Our results are in conformity with the findings from in vitro studies where lower temperatures led to a decrease in fibrinolytic activity when tPA was added to clot suspensions.7 A pooled analysis of these studies found a 5% reduction in fibrinolytic activity per degree Celsius decrease in temperature.26 Our findings are also in line with other observational studies.6,9,10 A recent study, which included 647 ischemic stroke patients treated with tPA, reported an association between high baseline body temperature and favorable outcome after 3 months, suggesting an increased rate of clot lysis in patients with increased body temperatures.10 We previously showed an association between high body temperature on admission and favorable outcome in 111 patients treated with tPA, indicating that the effect of high body temperature on clot lysis was more important than the neuroprotective effect of low body temperature in the acute phase of ischemic stroke.9 In addition, a recent study found an association of lower admission body temperature and more severe stroke in patients with ischemic stroke, yet no such association was found in patients with acute cerebral hemorrhage.6 A detrimental effect of low body temperature on pre-hospital clot lysis and recanalization was considered as a likely explanation. The impact of baseline body temperature on clot lysis has not been assessed in randomized trials of ischemic stroke patients or in a pooled analysis of these trials.

Treatment of elevated body temperatures with pharmacological or physical strategies has been established in patients with acute ischemic stroke, even though there are no randomized trials favoring such strategies. A randomized, placebo-controlled study including 1400 patients with ischemic stroke showed no overall effect of paracetamol on outcome.27 In addition, a systematic review of clinical randomized trials did not support the use of pharmacological or physical strategies to reduce body temperature in patients with acute ischemic stroke.5 Our study may explain these disappointing results to treat stroke patients with different cooling strategies.
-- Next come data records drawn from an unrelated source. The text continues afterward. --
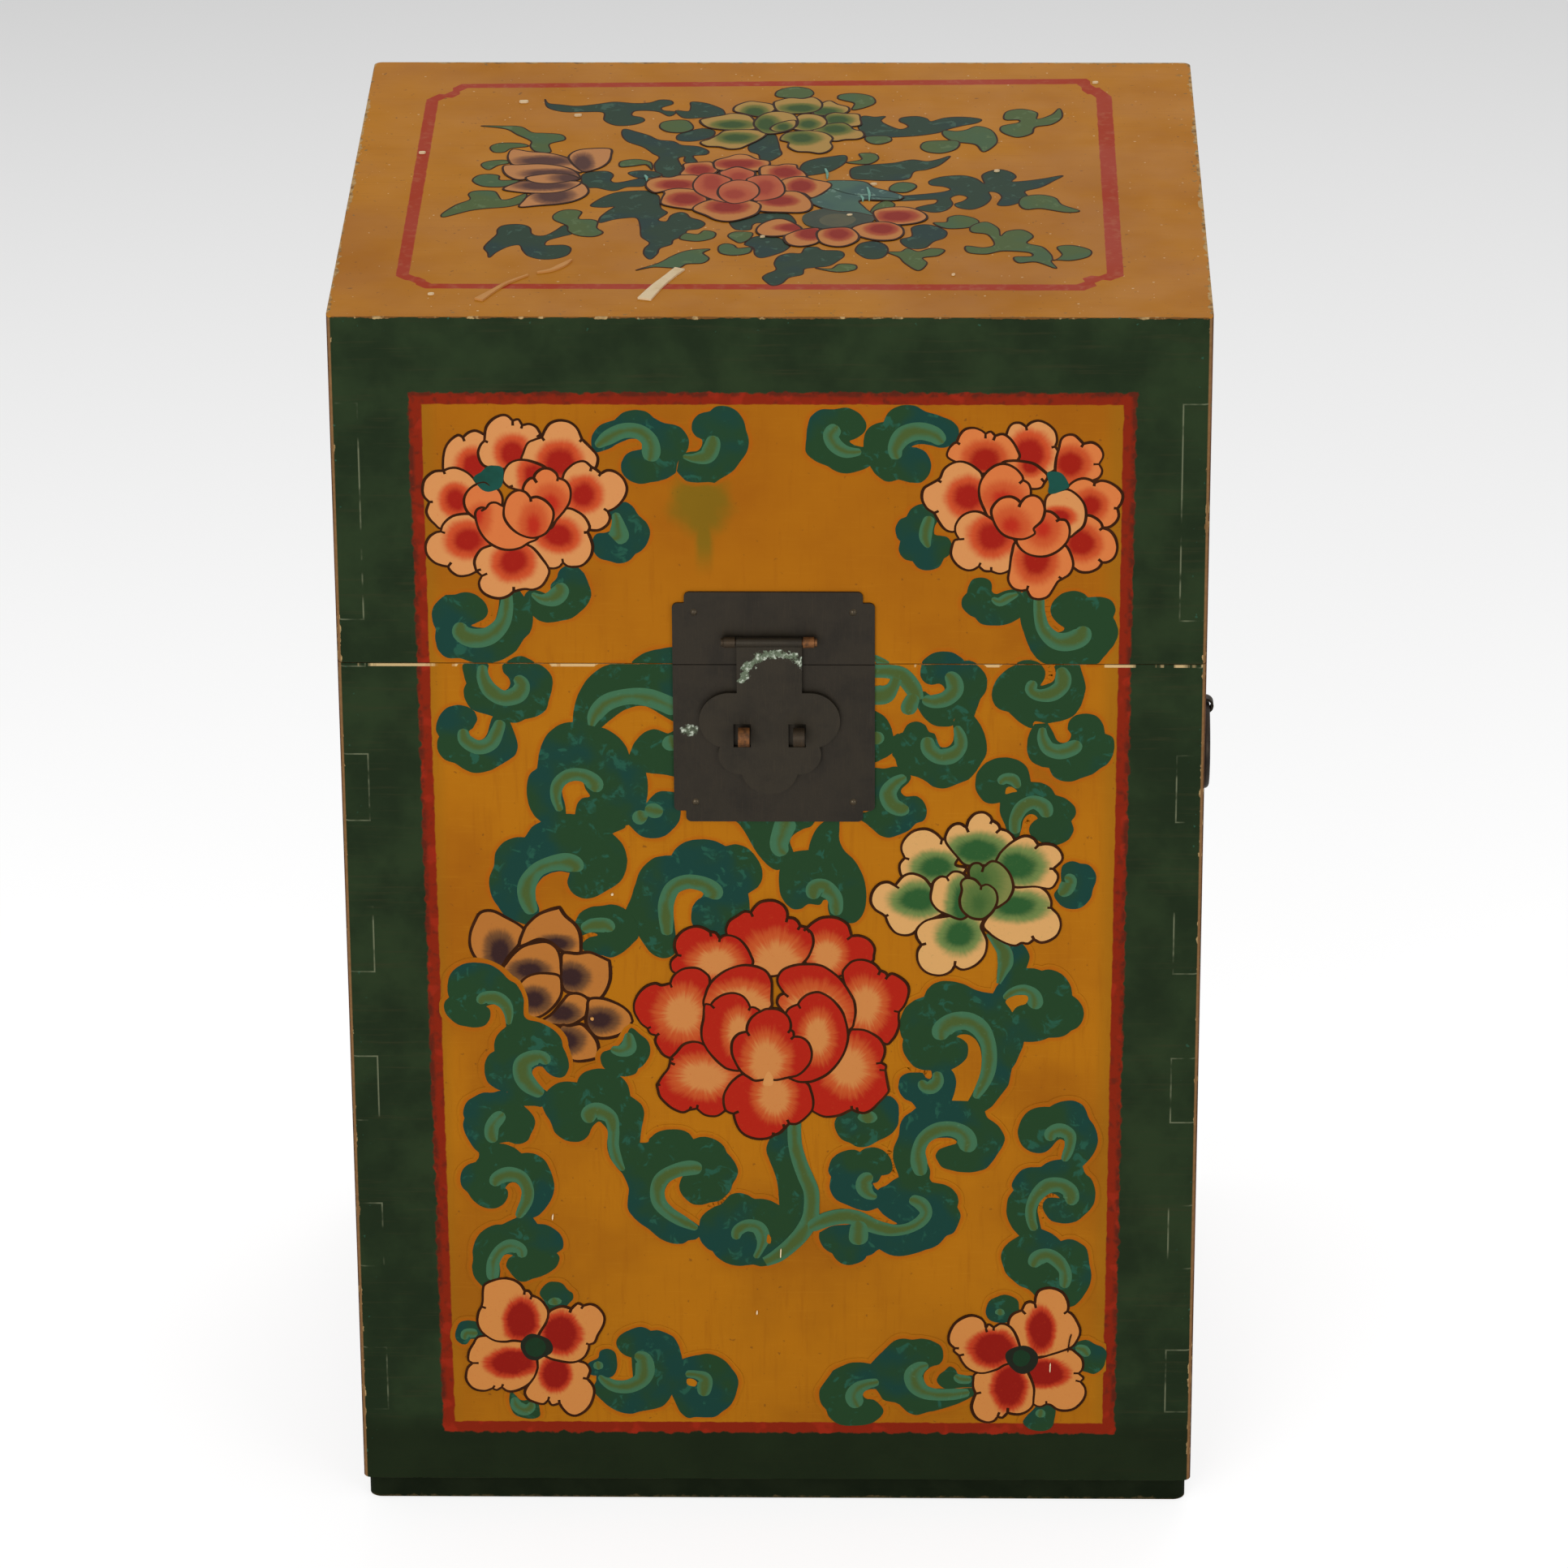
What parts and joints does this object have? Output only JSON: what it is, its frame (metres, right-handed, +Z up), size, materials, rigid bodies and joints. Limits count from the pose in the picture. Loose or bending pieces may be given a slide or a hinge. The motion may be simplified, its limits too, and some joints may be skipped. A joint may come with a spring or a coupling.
{
  "type": "painted trunk",
  "caption": "Tall wooden storage trunk with a deep hinged lid, a plate lock with a swinging cloud-shaped hasp for a padlock, and a ring handle on each side.",
  "frame": {"origin": "centre of the base board's underside, on the floor, midway between the sides and between the front and back boards' faces", "axes": "+Z up, front with the lock faces -Y, +X to the right as seen from the front"},
  "size_m": [0.4214, 0.3586, 0.615],
  "materials": {
    "front_paint": "dark green paint over wood, red line border, ochre panel with flowers, aged varnish",
    "back_paint": "thin dark brown stain over wood",
    "side_paint": "worn red-brown paint over wood",
    "top_paint": "ochre paint with a red line border and flowers, worn at the edges",
    "base_wood": "dark green paint, worn to wood at the lower edge",
    "plate_metal": "dark bronze patina with rubbed edges",
    "hasp_metal": "dark bronze patina with pale green and white bloom",
    "ring_metal": "dark bronze, rubbed bright where it is held",
    "strip_brass": "old copper-coloured brass, dark in the corners",
    "nail_brass": "dull domed brass",
    "hinge_steel": "dull steel with a little rust"
  },
  "bodies": {
    "trunk": {"bottom_board": "base_wood", "base_nails": "hinge_steel", "front_board": "front_paint", "back_board": "back_paint", "left_board": "side_paint", "right_board": "side_paint", "lower_lock_plate": "plate_metal", "lower_plate_nails": "nail_brass", "staple_left": "strip_brass", "staple_right": "strip_brass", "left_ring_eye": "strip_brass", "left_rosette": "plate_metal", "right_ring_eye": "strip_brass", "right_rosette": "plate_metal", "left_hinge_lower_leaf": "hinge_steel", "left_hinge_pin": "hinge_steel", "left_hinge_lower_screws": "hinge_steel", "right_hinge_lower_leaf": "hinge_steel", "right_hinge_pin": "hinge_steel", "right_hinge_lower_screws": "hinge_steel"},
    "lid": {"lid_front_board": "front_paint", "lid_back_board": "back_paint", "lid_left_board": "side_paint", "lid_right_board": "side_paint", "lid_top_front_plank": "top_paint", "lid_top_rear_plank": "top_paint", "upper_lock_plate": "plate_metal", "upper_plate_nails": "nail_brass", "hasp_pin": "strip_brass", "hasp_eye_left": "strip_brass", "hasp_eye_right": "strip_brass", "left_hinge_upper_leaf": "hinge_steel", "left_hinge_upper_screws": "hinge_steel", "right_hinge_upper_leaf": "hinge_steel", "right_hinge_upper_screws": "hinge_steel"},
    "hasp": {"hasp": "hasp_metal"},
    "left_ring": {"left_ring": "ring_metal"},
    "right_ring": {"right_ring": "ring_metal"}
  },
  "joints": [
    {"name": "lid_hinge", "type": "hinge", "parent": "trunk", "child": "lid", "pos_m": [0, 0.1733, 0.4442], "axis": [-1, 0, 0], "range_deg": [0, 180]},
    {"name": "hasp_hinge", "type": "hinge", "parent": "lid", "child": "hasp", "pos_m": [-0.001, -0.1747, 0.457], "axis": [-1, 0, 0], "range_deg": [0, 180]},
    {"name": "left_ring_swing", "type": "hinge", "parent": "trunk", "child": "left_ring", "pos_m": [-0.2066, 0, 0.3465], "axis": [0, 1, 0], "range_deg": [-5, 185]},
    {"name": "right_ring_swing", "type": "hinge", "parent": "trunk", "child": "right_ring", "pos_m": [0.2066, 0, 0.3465], "axis": [0, -1, 0], "range_deg": [-5, 185]}
  ]
}
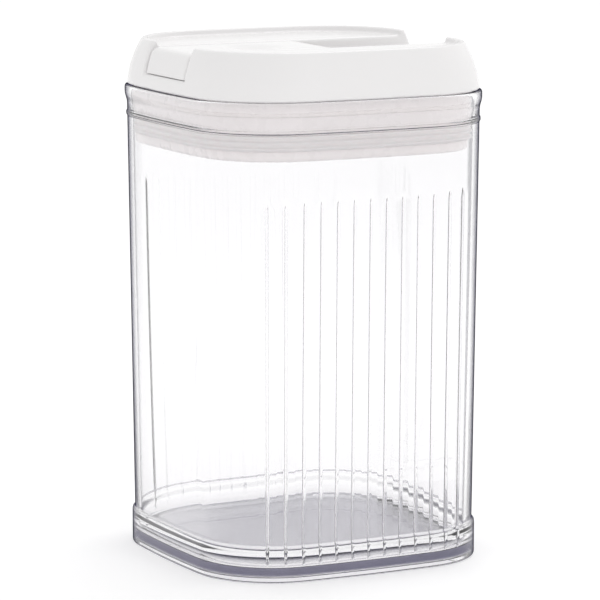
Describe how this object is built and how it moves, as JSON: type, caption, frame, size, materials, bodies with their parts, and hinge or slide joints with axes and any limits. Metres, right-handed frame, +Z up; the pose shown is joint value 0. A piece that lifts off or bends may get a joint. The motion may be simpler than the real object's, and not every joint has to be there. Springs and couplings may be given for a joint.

Although cooling represents a potent neuroprotective therapy, a prolonged time to spontaneous recanalization may negate this benefit in the acute phase of ischemic stroke.

There are some limitations in this study. We did not have direct data of recanalization in the patients in the no-occlusion group, although it was assumed that recanalization had occurred. However, as all patients in the no-occlusion group had ischemic stroke with severe symptoms on admission and patients with symptomatic internal carotid artery occlusion or significant stenosis were excluded, it seems likely that these patients had an initial occlusion which had recanalized prior to admission CT angiography. In addition, the number of patients in the no-occlusion group was relatively low. However, this number was extracted from CT angiography of 384 ischemic stroke patients, indicating that patients with TACI without occlusion on admission are relatively rare. A strength of this study was the prospective nature of the protocol in a single-center study.

To conclude, low body temperature on admission was associated with persistent proximal MCA occlusion. The lower body temperatures in patients with persistent MCA occlusion may have impeded recanalization. These results may support a possible detrimental effect of low body temperature on clot lysis and recanalization.